Randy Barnett, a professor at Georgetown University Law Center who also writes for the Volokh Conspiracy, had similar praise.
“I know and think highly of several of the judges on this list,” Barnett said.
Barnett said he’s “most concerned that whomever is chosen will be a constitutional originalist’ who will hold all the servants of the people to the text of the Constitution, and not a judicial conservative who defers to the other branches the way Chief Justice Roberts did to uphold Obamacare.”
“I hope Republicans have learned that lesson,” Barnett said.

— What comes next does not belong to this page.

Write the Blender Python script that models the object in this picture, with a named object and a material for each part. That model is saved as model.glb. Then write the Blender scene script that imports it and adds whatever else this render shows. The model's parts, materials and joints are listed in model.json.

Perhaps “the most concerning” potential nominee is Judge William H. Pryor Jr. of the U.S. Court of Appeals for the Eleventh Circuit, Alex Luchenitser of Americans United for Separation of Church and State said.
He has a “history of taking positions that are antagonistic to church-state separation,” Luchenitser said.
He’s “supported the display of the Ten Commandments on public property,” as well as “the opening of meetings of governmental bodies with sectarian prayers,” Luchenitser said.
Further, Pryor ruled “in favor of religiously owned corporations that objected to the contraceptive coverage regulations of the Affordable Care Act,” Luchenitser said.